Keep every line where the word "axes" appears; drop the rest.

---------- Excerpted records ----------

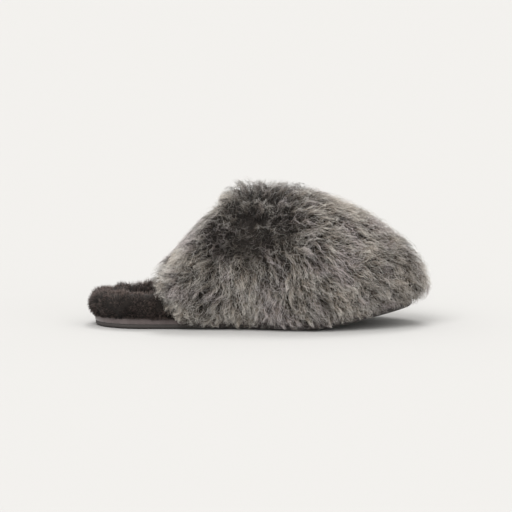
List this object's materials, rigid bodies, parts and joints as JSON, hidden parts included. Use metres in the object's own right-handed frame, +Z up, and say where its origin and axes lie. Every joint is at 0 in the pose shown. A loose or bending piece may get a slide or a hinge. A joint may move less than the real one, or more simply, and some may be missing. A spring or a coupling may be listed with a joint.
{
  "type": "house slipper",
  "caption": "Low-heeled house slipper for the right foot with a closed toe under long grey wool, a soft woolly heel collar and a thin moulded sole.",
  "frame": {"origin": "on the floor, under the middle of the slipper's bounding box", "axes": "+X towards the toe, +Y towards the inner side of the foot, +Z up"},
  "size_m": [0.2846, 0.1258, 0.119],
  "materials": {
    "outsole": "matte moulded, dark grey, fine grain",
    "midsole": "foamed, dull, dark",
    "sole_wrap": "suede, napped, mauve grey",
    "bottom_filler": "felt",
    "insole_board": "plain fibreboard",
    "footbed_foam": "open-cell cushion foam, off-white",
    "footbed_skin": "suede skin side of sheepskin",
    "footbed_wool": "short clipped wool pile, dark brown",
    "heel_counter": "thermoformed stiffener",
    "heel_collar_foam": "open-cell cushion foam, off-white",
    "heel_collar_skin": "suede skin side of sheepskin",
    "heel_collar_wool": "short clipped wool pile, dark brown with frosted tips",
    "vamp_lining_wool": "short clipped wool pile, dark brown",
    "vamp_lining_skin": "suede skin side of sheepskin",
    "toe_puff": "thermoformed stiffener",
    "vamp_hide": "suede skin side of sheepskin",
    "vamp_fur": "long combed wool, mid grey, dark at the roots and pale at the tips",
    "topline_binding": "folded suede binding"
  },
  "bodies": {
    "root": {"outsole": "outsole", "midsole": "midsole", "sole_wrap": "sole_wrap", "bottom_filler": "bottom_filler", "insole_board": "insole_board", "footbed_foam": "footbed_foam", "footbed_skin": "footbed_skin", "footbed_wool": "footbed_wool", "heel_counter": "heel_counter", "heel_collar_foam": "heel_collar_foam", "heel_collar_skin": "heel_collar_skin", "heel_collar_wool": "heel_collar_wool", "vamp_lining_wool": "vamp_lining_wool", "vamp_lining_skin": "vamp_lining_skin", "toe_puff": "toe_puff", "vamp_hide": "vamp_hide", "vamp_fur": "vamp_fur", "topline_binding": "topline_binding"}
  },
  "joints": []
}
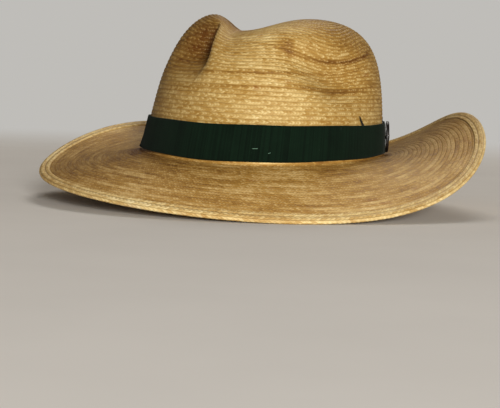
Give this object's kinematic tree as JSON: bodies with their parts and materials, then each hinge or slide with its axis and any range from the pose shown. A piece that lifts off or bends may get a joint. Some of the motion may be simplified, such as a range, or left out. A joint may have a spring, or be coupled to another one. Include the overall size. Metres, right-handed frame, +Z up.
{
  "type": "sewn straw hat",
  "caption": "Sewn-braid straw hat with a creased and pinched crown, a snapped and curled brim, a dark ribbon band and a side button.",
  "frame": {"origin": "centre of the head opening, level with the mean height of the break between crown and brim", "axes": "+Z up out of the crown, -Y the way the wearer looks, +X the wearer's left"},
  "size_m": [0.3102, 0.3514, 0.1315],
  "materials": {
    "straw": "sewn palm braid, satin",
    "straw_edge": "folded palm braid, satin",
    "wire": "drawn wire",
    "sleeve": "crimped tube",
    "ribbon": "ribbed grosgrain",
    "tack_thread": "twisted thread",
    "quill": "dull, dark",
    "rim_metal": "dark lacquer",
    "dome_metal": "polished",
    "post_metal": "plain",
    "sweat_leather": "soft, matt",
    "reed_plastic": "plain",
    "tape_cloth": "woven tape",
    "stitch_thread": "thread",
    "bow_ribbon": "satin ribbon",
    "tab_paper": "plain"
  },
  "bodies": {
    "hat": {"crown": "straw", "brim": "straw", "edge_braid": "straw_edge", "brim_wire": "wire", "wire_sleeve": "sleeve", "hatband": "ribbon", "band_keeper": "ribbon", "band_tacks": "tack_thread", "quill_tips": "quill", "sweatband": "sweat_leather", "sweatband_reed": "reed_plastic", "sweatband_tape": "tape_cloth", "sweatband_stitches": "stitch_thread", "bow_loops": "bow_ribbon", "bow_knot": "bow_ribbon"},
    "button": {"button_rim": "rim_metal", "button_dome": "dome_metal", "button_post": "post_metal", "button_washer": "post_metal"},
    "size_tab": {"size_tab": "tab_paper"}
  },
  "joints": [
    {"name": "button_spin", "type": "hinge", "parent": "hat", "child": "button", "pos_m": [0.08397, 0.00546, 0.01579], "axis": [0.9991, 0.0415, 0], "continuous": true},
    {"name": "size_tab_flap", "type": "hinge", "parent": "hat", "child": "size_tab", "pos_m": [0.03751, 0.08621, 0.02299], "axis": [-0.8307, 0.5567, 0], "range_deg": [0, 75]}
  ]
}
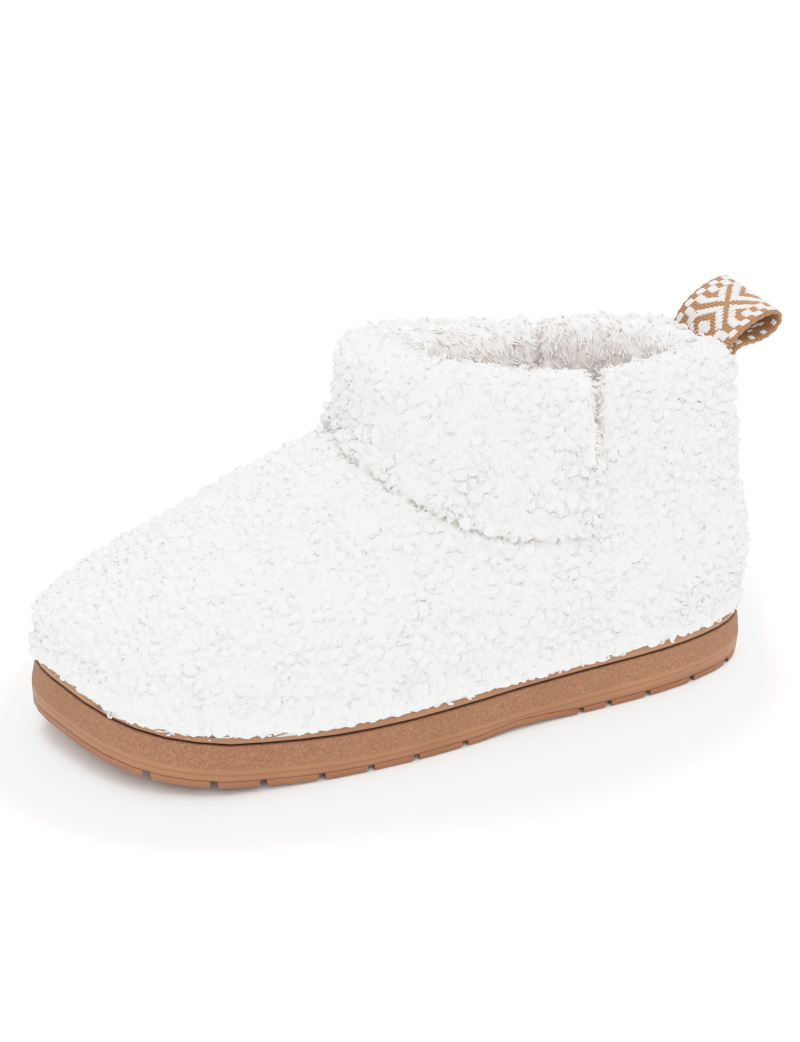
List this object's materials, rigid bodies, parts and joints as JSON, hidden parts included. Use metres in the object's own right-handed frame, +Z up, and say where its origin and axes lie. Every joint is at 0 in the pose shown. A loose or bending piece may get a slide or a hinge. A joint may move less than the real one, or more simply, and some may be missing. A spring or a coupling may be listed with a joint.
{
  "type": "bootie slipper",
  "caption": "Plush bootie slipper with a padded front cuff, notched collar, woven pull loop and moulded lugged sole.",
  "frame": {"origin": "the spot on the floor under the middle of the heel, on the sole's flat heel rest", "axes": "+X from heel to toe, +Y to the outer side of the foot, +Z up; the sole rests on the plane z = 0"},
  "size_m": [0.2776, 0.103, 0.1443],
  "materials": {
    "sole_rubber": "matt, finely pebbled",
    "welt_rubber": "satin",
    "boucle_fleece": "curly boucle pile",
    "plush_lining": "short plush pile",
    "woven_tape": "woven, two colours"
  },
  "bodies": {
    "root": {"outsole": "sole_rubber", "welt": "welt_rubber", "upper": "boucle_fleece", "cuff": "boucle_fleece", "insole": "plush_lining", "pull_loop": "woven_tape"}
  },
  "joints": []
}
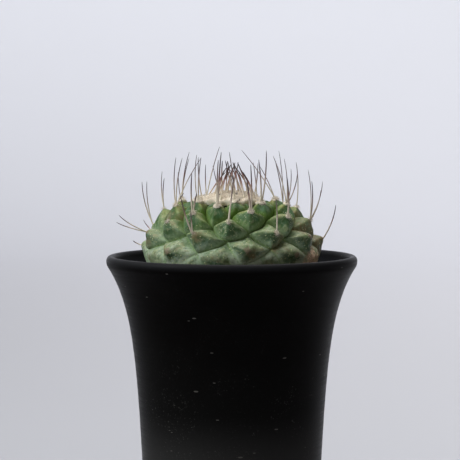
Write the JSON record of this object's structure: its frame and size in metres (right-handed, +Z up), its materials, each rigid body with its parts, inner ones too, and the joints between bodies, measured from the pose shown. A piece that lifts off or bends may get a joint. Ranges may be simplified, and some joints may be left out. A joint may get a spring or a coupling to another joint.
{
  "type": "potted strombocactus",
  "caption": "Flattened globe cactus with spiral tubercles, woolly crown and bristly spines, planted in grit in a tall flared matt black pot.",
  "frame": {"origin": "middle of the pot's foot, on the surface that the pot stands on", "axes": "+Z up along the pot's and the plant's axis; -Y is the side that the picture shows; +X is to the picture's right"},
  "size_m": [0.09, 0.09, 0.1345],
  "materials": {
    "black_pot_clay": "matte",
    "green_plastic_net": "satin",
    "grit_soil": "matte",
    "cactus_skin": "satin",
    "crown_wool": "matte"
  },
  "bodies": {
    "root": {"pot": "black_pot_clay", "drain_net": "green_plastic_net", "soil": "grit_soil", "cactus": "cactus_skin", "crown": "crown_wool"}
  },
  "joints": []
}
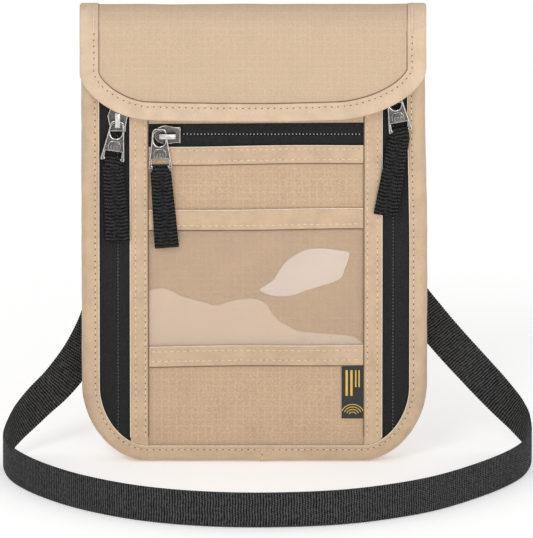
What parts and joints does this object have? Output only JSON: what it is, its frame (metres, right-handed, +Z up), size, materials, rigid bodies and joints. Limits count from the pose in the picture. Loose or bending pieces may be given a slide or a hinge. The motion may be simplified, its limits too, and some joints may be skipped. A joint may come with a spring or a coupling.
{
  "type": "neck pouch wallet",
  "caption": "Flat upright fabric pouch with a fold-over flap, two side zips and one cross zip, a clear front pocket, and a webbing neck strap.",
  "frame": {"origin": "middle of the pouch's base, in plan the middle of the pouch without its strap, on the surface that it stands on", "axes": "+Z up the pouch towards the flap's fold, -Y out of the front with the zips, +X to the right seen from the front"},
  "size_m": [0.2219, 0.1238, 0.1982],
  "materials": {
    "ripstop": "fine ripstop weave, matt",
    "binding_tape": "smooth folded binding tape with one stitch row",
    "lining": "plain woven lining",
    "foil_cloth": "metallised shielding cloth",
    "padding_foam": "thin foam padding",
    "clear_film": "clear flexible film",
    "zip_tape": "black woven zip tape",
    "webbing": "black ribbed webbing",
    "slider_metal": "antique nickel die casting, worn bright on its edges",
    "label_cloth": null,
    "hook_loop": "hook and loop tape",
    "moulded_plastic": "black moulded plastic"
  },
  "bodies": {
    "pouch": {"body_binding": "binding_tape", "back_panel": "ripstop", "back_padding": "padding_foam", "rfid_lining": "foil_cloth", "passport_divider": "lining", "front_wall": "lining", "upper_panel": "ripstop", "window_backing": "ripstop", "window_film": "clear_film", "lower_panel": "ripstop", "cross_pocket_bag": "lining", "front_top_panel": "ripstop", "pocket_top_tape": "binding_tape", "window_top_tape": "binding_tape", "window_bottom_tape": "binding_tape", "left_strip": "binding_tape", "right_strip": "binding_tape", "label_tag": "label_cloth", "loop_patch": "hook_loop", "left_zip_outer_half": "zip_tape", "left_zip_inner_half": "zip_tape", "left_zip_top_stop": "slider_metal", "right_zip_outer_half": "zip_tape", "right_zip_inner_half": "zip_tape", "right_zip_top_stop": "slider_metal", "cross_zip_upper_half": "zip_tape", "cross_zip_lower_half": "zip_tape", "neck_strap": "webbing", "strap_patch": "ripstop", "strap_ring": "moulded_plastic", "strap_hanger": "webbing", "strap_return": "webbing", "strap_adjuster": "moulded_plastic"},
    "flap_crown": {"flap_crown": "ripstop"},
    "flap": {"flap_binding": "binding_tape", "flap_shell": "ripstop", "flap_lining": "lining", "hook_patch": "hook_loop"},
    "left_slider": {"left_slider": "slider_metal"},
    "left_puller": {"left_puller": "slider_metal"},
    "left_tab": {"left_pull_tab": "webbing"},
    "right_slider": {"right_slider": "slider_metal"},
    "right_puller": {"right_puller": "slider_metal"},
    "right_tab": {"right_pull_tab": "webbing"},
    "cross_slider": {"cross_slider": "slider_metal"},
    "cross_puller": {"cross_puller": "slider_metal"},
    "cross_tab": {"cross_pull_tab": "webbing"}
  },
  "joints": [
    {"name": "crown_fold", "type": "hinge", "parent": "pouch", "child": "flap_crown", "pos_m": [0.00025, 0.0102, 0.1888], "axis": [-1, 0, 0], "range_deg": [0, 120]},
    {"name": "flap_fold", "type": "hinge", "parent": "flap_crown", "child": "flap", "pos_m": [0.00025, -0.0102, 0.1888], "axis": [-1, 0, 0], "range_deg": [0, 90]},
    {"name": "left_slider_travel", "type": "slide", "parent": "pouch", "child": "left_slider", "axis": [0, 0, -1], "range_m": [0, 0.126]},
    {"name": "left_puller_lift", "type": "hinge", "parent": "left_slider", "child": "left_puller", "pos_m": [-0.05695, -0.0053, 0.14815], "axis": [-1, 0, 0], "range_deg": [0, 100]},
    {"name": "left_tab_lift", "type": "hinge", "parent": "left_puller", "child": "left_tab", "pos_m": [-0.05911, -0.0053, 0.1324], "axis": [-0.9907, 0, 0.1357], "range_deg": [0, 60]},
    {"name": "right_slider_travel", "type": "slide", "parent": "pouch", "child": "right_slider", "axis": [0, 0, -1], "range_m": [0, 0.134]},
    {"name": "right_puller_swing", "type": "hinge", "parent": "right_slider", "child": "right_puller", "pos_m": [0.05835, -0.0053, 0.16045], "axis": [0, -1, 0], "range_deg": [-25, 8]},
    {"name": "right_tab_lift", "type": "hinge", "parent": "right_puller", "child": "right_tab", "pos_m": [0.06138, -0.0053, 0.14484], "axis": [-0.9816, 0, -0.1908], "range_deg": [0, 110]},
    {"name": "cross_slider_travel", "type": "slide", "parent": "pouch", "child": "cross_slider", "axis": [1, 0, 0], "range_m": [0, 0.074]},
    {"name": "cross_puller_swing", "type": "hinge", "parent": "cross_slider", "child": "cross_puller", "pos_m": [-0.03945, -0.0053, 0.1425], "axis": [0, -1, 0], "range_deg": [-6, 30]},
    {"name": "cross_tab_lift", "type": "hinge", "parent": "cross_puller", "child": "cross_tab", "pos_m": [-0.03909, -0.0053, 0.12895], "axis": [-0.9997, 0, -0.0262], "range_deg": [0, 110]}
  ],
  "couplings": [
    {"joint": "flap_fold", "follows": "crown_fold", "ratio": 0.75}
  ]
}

----------

Solution to this problem:
List this object's materials, rigid bodies, parts and joints as JSON, hidden parts included. Use metres in the object's own right-handed frame, +Z up, and say where its origin and axes lie. Every joint is at 0 in the pose shown. A loose or bending piece may get a slide or a hinge. A joint may move less than the real one, or more simply, and some may be missing. A spring or a coupling may be listed with a joint.
  "frame": {"origin": "on the floor, under the middle of the slipper's bounding box", "axes": "+X towards the toe, +Y towards the inner side of the foot, +Z up"},
  "frame": {"origin": "centre of the head opening, level with the mean height of the break between crown and brim", "axes": "+Z up out of the crown, -Y the way the wearer looks, +X the wearer's left"},
List this object's materials, rigid bodies, parts and joints as JSON, hidden parts included. Use metres in the object's own right-handed frame, +Z up, and say where its origin and axes lie. Every joint is at 0 in the pose shown. A loose or bending piece may get a slide or a hinge. A joint may move less than the real one, or more simply, and some may be missing. A spring or a coupling may be listed with a joint.
  "frame": {"origin": "the spot on the floor under the middle of the heel, on the sole's flat heel rest", "axes": "+X from heel to toe, +Y to the outer side of the foot, +Z up; the sole rests on the plane z = 0"},
  "frame": {"origin": "middle of the pot's foot, on the surface that the pot stands on", "axes": "+Z up along the pot's and the plant's axis; -Y is the side that the picture shows; +X is to the picture's right"},
  "frame": {"origin": "middle of the pouch's base, in plan the middle of the pouch without its strap, on the surface that it stands on", "axes": "+Z up the pouch towards the flap's fold, -Y out of the front with the zips, +X to the right seen from the front"},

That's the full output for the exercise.